In the late 1950s, technical experts at the Labor für Akustisch-Musikalische Grenzprobleme (Laboratory for Problems at the Acoustics/Music Interface) were tasked by the GDR with research and development related to electronic sound generation. After traveling to other European cities with similar programs, the engineers began developing a sound-generating device intended to be a compact sound lab and centerpiece of an electronic music studio, to give East German composers an instrument to work with that was technologically superior to the equipment available in the Western world.

The Subharchord, whose design originated from the Trautonium and Mixturtrautonium, utilized the nascent technology of microelectronics, and was based on the mixing of so-called subharmonic sounds. In contrast to the Mixturtrautonium, the Subharchord has a keyboard and is played like an organ, whereas the Mixturtrautonium's manual is a resistor wire over a metal plate, which is pressed at various points to create sound, like a ribbon-controller. In addition, the Subharchord possesses considerably more possibilities than the Mixturtrautonium for generating and manipulating sounds.

In total, only seven subharchords ever existed. In 1970, a private company acquired the rights to manufacture the Subharchord commercially, but the DDR halted its production and ceased further development. One remained at the Funkhaus Berlin, while others went to Norway, Czechoslovakia, and Dresden. Today, the last four remaining Subharchords are in museums in Berlin, Vienna, Prague, and Trondheim.

==Rediscovery==
In 2000, while researching the history of electronic music instruments, Berlin artist and musician Manfred Miersch, a visual artist who works with historical and sometimes forgotten electronic musical instruments, rediscovered the Subharchord. Miersch published a four-part series in the German magazine Keyboards in 2003 and built a website to promote the Subharchord to a wider audience.
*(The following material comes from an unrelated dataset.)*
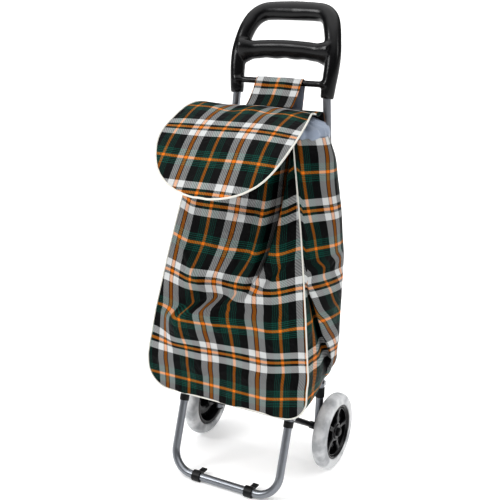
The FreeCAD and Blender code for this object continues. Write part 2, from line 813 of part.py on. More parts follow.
def bag_panels():
    """Front, back and side panels as plates between the bag's sections, then its floor and board."""
    gap = "dims.clear_gap"
    cloth = "dims.cloth"
    front, back = [], []
    sides = {side: [] for side in SIDES}
    for level in LEVELS:
        height, front_half, front_y, rear_half, rear_y = (
            f"dims.{level}_{word}" for word in SECTION_WORDS
        )
        front.append((height, band_corners(front_half, front_y, f"{front_y} + {cloth}")))
        back.append((height, band_corners(rear_half, f"{rear_y} - {cloth}", rear_y)))
        near = f"{front_y} + {cloth} + {gap}"
        far = f"{rear_y} - {cloth} - {gap}"
        for side, sign in SIDES.items():
            corners = (
                (f"{sign} * {front_half}", near),
                (f"{sign} * {rear_half}", far),
                (f"{sign} * ({rear_half} - {cloth})", far),
                (f"{sign} * ({front_half} - {cloth})", near),
            )
            sides[side].append((height, corners))
    top_y = "dims.back_top_y"
    back.append(("dims.back_top", band_corners("dims.back_top_half", f"{top_y} - {cloth}", top_y)))
    keep(place(loft("bag_front", front)), "bag_front")
    keep(place(loft("bag_back", back)), "bag_back")
    for side, sections in sides.items():
        keep(place(loft(f"bag_side_{side}", sections)), f"bag_side_{side}")

    inset = f"({cloth} + {gap})"
    floor_outline = mirrored_outline(
        (f"dims.floor_front_half - {inset}", f"dims.floor_front_y + {inset}"),
        (f"dims.floor_rear_half - {inset}", f"dims.floor_rear_y - {inset}"),
    )
    board_outline = mirrored_outline(
        ("dims.board_half", "dims.floor_front_y + dims.board_front_inset"),
        ("dims.board_half", "dims.floor_rear_y - dims.board_rear_inset"),
    )
    for label, outline, thickness, lift in (
        ("bag_floor", floor_outline, cloth, "0"),
        ("bag_board", board_outline, "dims.board_thickness", f"{cloth} + {gap}"),
    ):
        body = new_body(label)
        sketch = new_sketch(body, f"{label}_outline")
        polygon(sketch, outline)
        pad(body, sketch, thickness)
        keep(place(body, z=f"dims.bag_floor + {lift}"), label)


def mirrored_outline(front, rear):
    """The four corners of a level plate, from its right front and right rear corners."""
    return ((f"-({front[0]})", front[1]), front, rear, (f"-({rear[0]})", rear[1]))


def band_corners(half, near, far):
    """The four corners of a panel's section across the bag."""
    return ((f"-{half}", near), (half, near), (half, far), (f"-{half}", far))


def bag_collar():
    """The gathered neck inside the flap: upright walls that draw in to an open mouth."""
    shells = []
    for name, inset in (("collar_outside", "0"), ("collar_inside", "dims.collar_cloth")):
        sections = []
        for level in COLLAR_LEVELS:
            height, front_half, front_y, rear_half, rear_y = (
                f"dims.{level}_{word}" for word in SECTION_WORDS
            )
            corners = (
                (f"-{front_half} + {inset}", f"{front_y} + {inset}"),
                (f"{front_half} - {inset}", f"{front_y} + {inset}"),
                (f"{rear_half} - {inset}", f"{rear_y} - {inset}"),
                (f"-{rear_half} + {inset}", f"{rear_y} - {inset}"),
            )
            sections.append((height, corners))
        shells.append(loft(name, sections))
    collar = doc.addObject("Part::Cut", "bag_collar")
    collar.Base, collar.Tool = shells
    doc.recompute()
    keep(place(collar), "bag_collar")


def flap_depth(height, cloth=0.0):
    """Depth of the flap's front slope at a height, on a surface cloth below the outer one."""
    slope = math.radians(size("flap_slope"))
    run = size("flap_slope_run")
    foot = size("flap_widest") - size("flap_drop")
    y = size("flap_front_y") + cloth * math.sin(slope)
    z = foot - cloth * math.cos(slope)
    top = z + run * math.sin(slope)
    if height <= top:
        return y + (height - z) / math.tan(slope)
    radius = size("flap_bend") - cloth
    centre_y = y + run * math.cos(slope) + radius * math.sin(slope)
    centre_z = top - radius * math.cos(slope)
    return centre_y - math.sqrt(max(radius**2 - (height - centre_z) ** 2, 0))


def flap_half(height):
    """Half width of the flap's outline at a height above its widest line."""
    share = (height - size("flap_widest")) / size("flap_rise")
    return size("flap_half") + share * (size("flap_rear_half") - size("flap_half"))


def bag_flap():
    """Rounded flap that hinges on the back panel's top hem and falls over the front."""
    body = new_body("bag_flap")
    section = new_sketch(body, "flap_section", "YZ_Plane")
    steps = (
        ("dims.flap_slope_run", "-dims.flap_bend_turn", "dims.flap_bend"),
        ("dims.flap_rear_run",),
    )
    start = ("dims.flap_front_y", "dims.flap_widest - dims.flap_drop")
    band_profile(section, start, "dims.flap_slope", steps, "dims.flap_cloth")
    pad(body, section, "2 * dims.flap_half", centred=True)
    outline = new_sketch(body, "flap_outline", "XZ_Plane")
    high = "dims.flap_widest + 60"
    far = "2 * dims.flap_half"
    low = "dims.flap_widest - 3 * dims.flap_drop"
    polygon(outline, ((f"-{far}", low), (far, low), (far, high), (f"-{far}", high)))
    half, drop, level = size("flap_half"), size("flap_drop"), size("flap_widest")
    top = [Vector(s * size("flap_rear_half"), level + size("flap_rise"), 0) for s in (-1, 1)]
    waist = [Vector(s * half, level, 0) for s in (-1, 1)]
    oval = Part.Ellipse(Vector(0, level, 0), half, drop)
    curve = outline.addGeometry(Part.ArcOfEllipse(oval, math.pi, 2 * math.pi))
    right = outline.addGeometry(Part.LineSegment(waist[1], top[1]))
    across = outline.addGeometry(Part.LineSegment(top[1], top[0]))
    left = outline.addGeometry(Part.LineSegment(top[0], waist[0]))
    for a, b in ((curve, right), (right, across), (across, left), (left, curve)):
        join(outline, "Coincident", a, 2, b, 1)
    bind(outline, "DistanceX", -1, 1, right, 1, to="dims.flap_half")
    bind(outline, "DistanceY", -1, 1, right, 1, to="dims.flap_widest")
    bind(outline, "DistanceX", -1, 1, across, 1, to="dims.flap_rear_half")
    bind(outline, "DistanceY", -1, 1, across, 1, to="dims.flap_widest + dims.flap_rise")
    cut_through(body, outline)
    keep(place(body), "bag_flap")


def piping():
    """Round trim sewn along the front panel's edges and along the flap's edge."""
    radius = size("piping_radius")
    stand_off = radius + 0.7
    half = [
        Vector(size(f"{level}_front_half"), size(f"{level}_front_y") - stand_off, size(f"{level}_height"))
        for level in reversed(LEVELS)
    ]
    half[0].z -= size("piping_lower")
    radii = [size("piping_top_bend"), size("piping_top_bend"), size("piping_waist_bend")]
    radii.append(size("piping_corner_bend"))
    wire = rounded_wire(mirror_path(half), radii + radii[::-1])
    feature("front_piping", sweep(wire, radius))

    cloth = size("flap_cloth") / 2
    edge = radius + size("piping_edge")
    level = size("flap_widest")
    half = []
    shoulder = level + size("piping_shoulder")
    for y, z in (
        (size("piping_rear_y"), size("piping_rear_height")),
        (size("piping_crown_y"), size("piping_crown_height")),
        (flap_depth(shoulder, cloth), shoulder),
    ):
        half.append(Vector(flap_half(z) + edge, y, z))
    for step in range(int(size("piping_turns"))):
        angle = math.radians(step * size("piping_turn"))
        x = (size("flap_half") + edge) * math.cos(angle)
        z = level - (size("flap_drop") + edge) * math.sin(angle)
        half.append(Vector(x, flap_depth(z, cloth), z))
    path = mirror_path(half)
    runs = [a.distanceToPoint(b) for a, b in zip(path, path[1:])]
    radii = [min(pair) for pair in zip(runs, runs[1:])]
    feature("flap_piping", sweep(rounded_wire(path, radii), radius))


def hanging_strap():
    """Cloth loop over the lower crossbar: the front run ends on the back panel's top hem, and the
    longer rear run lies behind the back panel."""
    body = new_body("hanging_strap")
    section = new_sketch(body, "strap_section", "YZ_Plane")
    radius = "(dims.crossbar_radius + dims.clear_gap + dims.strap_cloth)"
    lean = "dims.strap_spread"
    steps = (
        ("dims.strap_front_run", f"-(180 - {lean})", radius),
        ("dims.strap_rear_run",),
    )
    y = f"dims.crossbar_y - {radius} * cos({lean}) - dims.strap_front_run * sin({lean})"
    z = f"dims.crossbar_height + {radius} * sin({lean}) - dims.strap_front_run * cos({lean})"
    band_profile(section, (y, z), f"90 - {lean}", steps, "dims.strap_cloth")
    pad(body, section, "2 * dims.strap_half", centred=True)
    keep(place(body), "hanging_strap")


def tie_loop(side, sign):
    """Webbing loop that ties the bag's lower corner to the upright."""
    loop = ring(
        f"tie_loop_{side}",
        "dims.tube_radius + dims.fit_gap + dims.tie_wall",
        "dims.tube_radius + dims.fit_gap",
        "dims.tie_length",
    )
    y = "dims.axle_y + (dims.tie_height - dims.axle_height) * tan(dims.lean_angle)"
    place(loop, f"{sign} * dims.upright_x", y, "dims.tie_height", Vector(1, 0, 0), "-dims.lean_angle")


# ---------------------------------------------------------------- build


def check_and_write():
    """Stops if any object failed or any sub-part is not sound, then writes one file per sub-part."""
    doc.recompute()
    for item in doc.Objects:
        if "Invalid" in item.State or "Error" in item.State:
            raise RuntimeError(f"{item.Name} failed: {item.State}")
    for label, part in nodes.items():
        if part.Shape.isNull() or not part.Shape.isValid() or not part.Shape.Solids:
            raise RuntimeError(f"{label} is not a sound solid")
    os.makedirs("parts", exist_ok=True)
    for label, part in nodes.items():
        part.Shape.exportStep(f"parts/{label}.step")


for side_name, side_sign in SIDES.items():
    upright(side_name, side_sign)
    brace(side_name, side_sign)
    leg_band(side_name, side_sign)
    foot_glide(side_name, side_sign)
    wheel(side_name, side_sign)
    tie_loop(side_name, side_sign)
foot_frame()
fasteners()
axle()
handle()
bag_panels()
bag_collar()
bag_flap()
piping()
hanging_strap()
check_and_write()
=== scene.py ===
import math

import bmesh
import bpy
import numpy as np
from mathutils import Euler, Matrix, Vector


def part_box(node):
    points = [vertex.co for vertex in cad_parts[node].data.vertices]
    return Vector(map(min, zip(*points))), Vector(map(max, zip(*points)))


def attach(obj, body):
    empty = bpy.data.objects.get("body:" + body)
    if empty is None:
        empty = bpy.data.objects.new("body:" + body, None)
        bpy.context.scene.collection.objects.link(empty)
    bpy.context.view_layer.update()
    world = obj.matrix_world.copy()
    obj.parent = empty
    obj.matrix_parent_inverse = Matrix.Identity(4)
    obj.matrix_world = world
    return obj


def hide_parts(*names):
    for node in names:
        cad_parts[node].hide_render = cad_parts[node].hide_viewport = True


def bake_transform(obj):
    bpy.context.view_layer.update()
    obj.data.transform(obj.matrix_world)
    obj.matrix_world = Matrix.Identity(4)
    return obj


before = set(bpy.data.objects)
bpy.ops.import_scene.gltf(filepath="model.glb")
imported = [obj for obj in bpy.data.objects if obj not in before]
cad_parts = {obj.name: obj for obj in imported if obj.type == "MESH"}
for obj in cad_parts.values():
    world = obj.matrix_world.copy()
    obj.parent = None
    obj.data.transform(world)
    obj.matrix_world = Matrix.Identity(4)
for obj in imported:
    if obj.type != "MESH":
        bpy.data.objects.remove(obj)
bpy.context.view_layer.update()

MM = 0.001
AXLE_Y = (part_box("axle")[0].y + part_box("axle")[1].y) / 2 / MM  # depths below are told from the axle
WHEEL_Z = (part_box("axle")[0].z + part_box("axle")[1].z) / 2 / MM
HINGE_Z = 736.0
SIDES = {"left": -1, "right": 1}


# ---------------------------------------------------------------- small helpers


def metres(points):
    """Millimetres, with Y told from the axle, to the frame's metres."""
    points = np.asarray(points, float)
    return (points + np.array([0.0, AXLE_Y, 0.0])) * MM


def smooth(x, knots, values):
    """A curve through the knots that bends gently at each and never overshoots."""
    knots, values = np.asarray(knots, float), np.asarray(values, float)
    steps = np.diff(values) / np.diff(knots)
    slopes = np.zeros(len(knots))
    slopes[0], slopes[-1] = steps[0], steps[-1]
    for i in range(1, len(knots) - 1):
        if steps[i - 1] * steps[i] > 0:
            slopes[i] = 2 * steps[i - 1] * steps[i] / (steps[i - 1] + steps[i])
    x = np.clip(x, knots[0], knots[-1])
    i = np.clip(np.searchsorted(knots, x, side="right") - 1, 0, len(knots) - 2)
    span = knots[i + 1] - knots[i]
    t = (x - knots[i]) / span
    return (
        values[i] * (1 + 2 * t) * (1 - t) ** 2
        + slopes[i] * span * t * (1 - t) ** 2
        + values[i + 1] * t * t * (3 - 2 * t)
        + slopes[i + 1] * span * t * t * (t - 1)
    )


def step(x, low, high):
    """0 below low, 1 above high, smooth between."""
    t = np.clip((np.asarray(x, float) - low) / (high - low), 0, 1)
    return t * t * (3 - 2 * t)


def bump(x, centre, width):
    """A smooth hill of height 1 at the centre."""
    return np.exp(-(((np.asarray(x, float) - centre) / width) ** 2))


def spline(points, count):
    """Points spread evenly along a smooth curve through the given ones."""
    points = np.asarray(points, float)
    padded = np.vstack([2 * points[0] - points[1], points, 2 * points[-1] - points[-2]])
    fine = []
    for i in range(1, len(padded) - 2):
        a, b, c, d = padded[i - 1 : i + 3]
        ab, bc, cd = (max(np.linalg.norm(q - p), 1e-6) ** 0.5 for p, q in ((a, b), (b, c), (c, d)))
        for t in np.linspace(0, bc, 24, endpoint=False):
            t0, t1, t2, t3 = -ab, 0.0, bc, bc + cd
            p = (t1 - t) / (t1 - t0) * a + (t - t0) / (t1 - t0) * b
            q = (t2 - t) / (t2 - t1) * b + (t - t1) / (t2 - t1) * c
            r = (t3 - t) / (t3 - t2) * c + (t - t2) / (t3 - t2) * d
            e = (t2 - t) / (t2 - t0) * p + (t - t0) / (t2 - t0) * q
            f = (t3 - t) / (t3 - t1) * q + (t - t1) / (t3 - t1) * r
            fine.append((t2 - t) / (t2 - t1) * e + (t - t1) / (t2 - t1) * f)
    fine.append(points[-1])
    return even(np.array(fine), count)


def lengths(line):
    """How far each point is along a line."""
    return np.concatenate([[0], np.cumsum(np.linalg.norm(np.diff(line, axis=0), axis=1))])


def even(line, count):
    """The same line with its points spread evenly."""
    run = lengths(line)
    at = np.linspace(0, run[-1], count)
    return np.stack([np.interp(at, run, line[:, k]) for k in range(line.shape[1])], axis=1)


def new_object(name, mesh, finishes):
    """Puts a mesh in the scene with its finishes."""
    piece = bpy.data.objects.new(name, mesh)
    bpy.context.scene.collection.objects.link(piece)
    for finish in finishes:
        mesh.materials.append(finish)
    return piece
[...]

In 2005, the Berlin Academy of Arts had an exhibition named Archives in which they invited five artists to work with the academy's archives. As a result, from June 18th until August 29th of that year, Carsten Nicolai (a.k.a. Alva Noto) exhibited Sub Vision, an audio/visual piece based on sounds of a prototype Subharchord from the academy's archives.

In 2007, Casten Seiffarth, Director of the Tesla Media Art Lab Berlin, commissioned Wekstatt Klangapparate (Workshop Sound Apparatus), inviting four artists to re-contextualize historic sound devices. Frank Bretschneider and Benzo were to prepare performances with the Subharchord. A Subharchord at Funkhaus Berlin was renovated and loaned to the Tesla studio for six months. The Kippschwingungen performance was released as an eight-track album in 2012.

On February 2, 2013 at the CTM Festival in Berlin, an afternoon was dedicated to the instrument, with performances and lectures by Bretschneider, Biosphere, and Frederic Rzewski.

On June 1 2024, Miersch and Kalma participated in the Berlin Academy of Arts' Nodes Festival for Electroacoustic Music and Sound Art with a live performance featuring the subharchord.